Sample characterization

The phase structure of the product was characterized using X-ray powder diffraction (XRD) with Philips X'Pert Pro Super diffractometer with Cu Kα radiation (λ = 1.54178Å). The field emission scanning electron microscopy (FESEM) images were obtained by JEOL JSM-6700F scanning electron microscopy. The transmission electron microscopy (TEM) images were taken on Hitachi H-800 transmission electron microscopy at an acceleration voltage of 200 kV. High resolution transmission electron microscopy (HRTEM) images were taken by JEOL-2010 transmission electron microscopy at an acceleration voltage of 200 kV. Raman spectrum was taken on a SPEX 1403 spectrometer with Ar+ laser at an excitation wavelength of 514.5 nm.
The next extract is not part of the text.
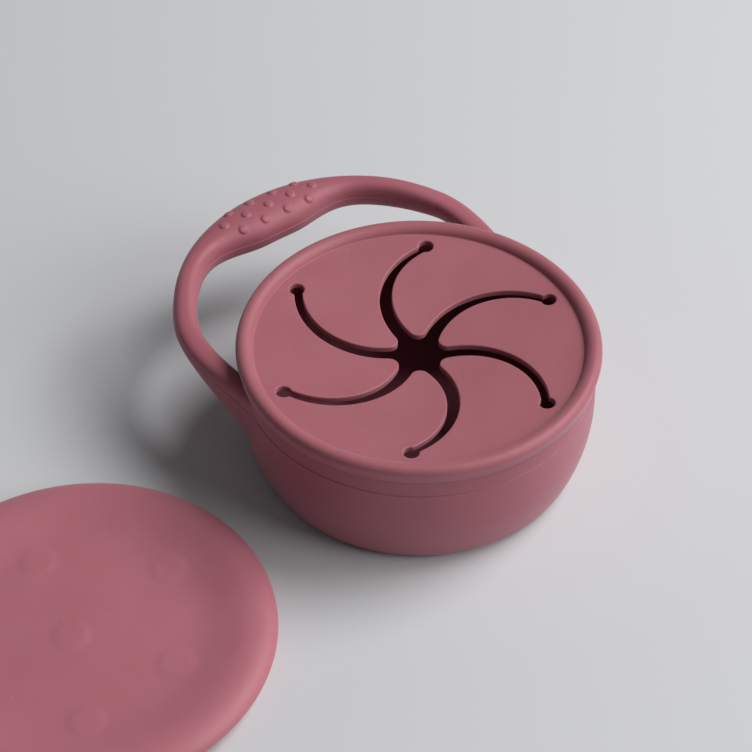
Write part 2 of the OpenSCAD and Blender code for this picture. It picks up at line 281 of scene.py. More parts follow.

The XPS spectrum was taken by VGESCALAB MKIIX-ray photoelectron spectrometer with an exciting source of Al Kα. Atomic force microscopy (AFM) measurement was performed by the Veeco di-Innova Scanning Probe Microscopy. Electrochemical performance of the transport measurement of the dual-gated FET was studied by cyclic voltammetry (CV) at an electrochemical station (CHI660B).

Calculations

The electronic structure of LiVO-graphene was calculated by employing the Vienna ab initio simulation package (VASP)30,31 with the projector augmented plane wave method32. The local density approximation (LDA) was chosen for it can get good interlayer separations33,34.The on-site correction has been applied to the 3d electron of V atoms by L(S) DA + U35, the values of U is 3.4 eV36. The energy cutoff of 400 eV and the Morkhost-Pack mesh of k-points samples in two-dimensional Brillouin zone with 2*8*1 points were applied. The LDA lattice parameter for graphene is a = 2.446Å and monolayer graphene with 72 carbon atoms is used to match a 7*2 LiVO layer. The supercell contains 170 atoms (25.42*7.34*20Å3) and the vacuum space perpendicular to the LiVO-graphene slab is 12 Å, which is enough to ignore the interaction between periodic images. A dipole correction to avoid interactions between periodic images along the c direction was also adopted37.